Bagging (bootstrap aggregating) is the most straightforward version: train each network on a random subset of the training data, then average their outputs. The diversity between learners is what drives the improvement. Neural networks are particularly well-suited to ensembles precisely because they’re “unstable” models with high variance, meaning small changes in training data produce meaningfully different learned functions.
The tradeoff is computational cost. Training and serving five models instead of one takes roughly five times the resources. Dropout can be seen as a lightweight approximation of ensembling, since it effectively trains a different sub-network on each batch.
Combining Techniques
These methods aren’t mutually exclusive, and the best results usually come from stacking several together. A common modern recipe: use AdamW as your optimizer (handling weight decay), apply dropout in fully connected layers, augment your training data, and monitor validation loss with early stopping. L2 regularization on top of AdamW is redundant since AdamW already handles weight decay, but L1 can still be added if you want feature sparsity.

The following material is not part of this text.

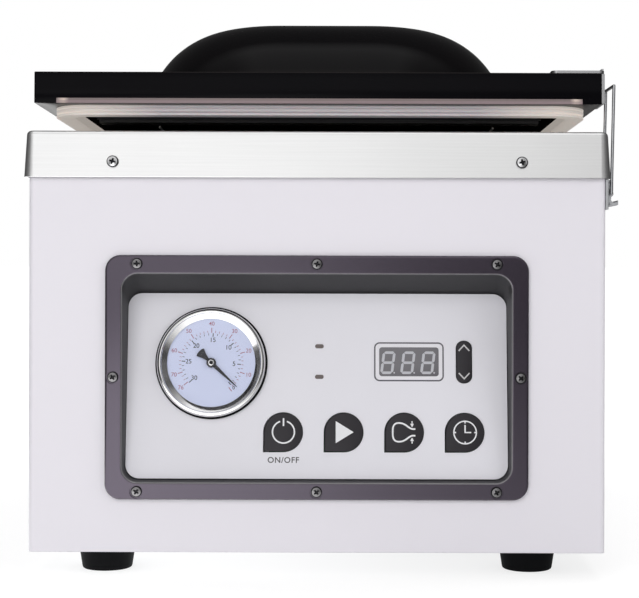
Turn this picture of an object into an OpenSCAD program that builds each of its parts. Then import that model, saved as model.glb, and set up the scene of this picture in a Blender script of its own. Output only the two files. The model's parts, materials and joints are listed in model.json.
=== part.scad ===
// Table-top chamber vacuum sealer with a hinged domed lid.
// The origin is on the table under the middle of the machine: X to the right,
// Y to the back, Z up. The lid is drawn a little ajar, as its springs hold it.

/* [Housing] */
// Width of the painted sheet housing
body_w = 329; // [326:1:329]
// Depth of the housing from its front sheet to its back edge
body_d = 442; // [438:1:442]
// Thickness of the housing sheet
sheet = 1.5; // [1:0.5:2]
// Height of the rubber feet
foot_h = 15; // [12:1:20]

/* [Deck] */
// Width of the stainless deck at the foot of its apron
deck_w = 335; // [335:1:338]
// Depth of the stainless deck
deck_d = 448; // [448:1:450]
// Height of the sealing face above the table
deck_top = 255; // [252:1:258]
// Height of the apron that laps over the housing
apron_h = 26.5; // [20:0.5:30]

/* [Chamber] */
// Inside width of the chamber
chamber_w = 268; // [266:1:272]
// Inside length of the chamber
chamber_l = 352; // [340:1:356]
// Depth of the chamber below the sealing face
chamber_depth = 52; // [50:1:60]

/* [Lid] */
// Width of the lid plate
lid_w = 324.8; // [320:0.1:327]
// Length of the lid plate from front to back
lid_l = 410; // [405:1:414]
// Thickness of the lid plate
lid_t = 18; // [15:1:20]
// Height of the dome above the plate
dome_h = 47; // [40:1:55]
// Radius of the dome's shoulder
dome_r = 60; // [58:1:66]
// How far the springs hold the lid ajar, in degrees
lid_ajar = 1.25; // [1:0.05:2]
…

The right combination depends on your dataset size, model architecture, and compute budget. Small datasets benefit most from aggressive augmentation and strong regularization. Large datasets with millions of examples may need only light dropout and early stopping, since the sheer volume of data already constrains the model from memorizing. Track the gap between training and validation loss throughout your experiments. When that gap narrows without training loss climbing too high, you’ve found the balance.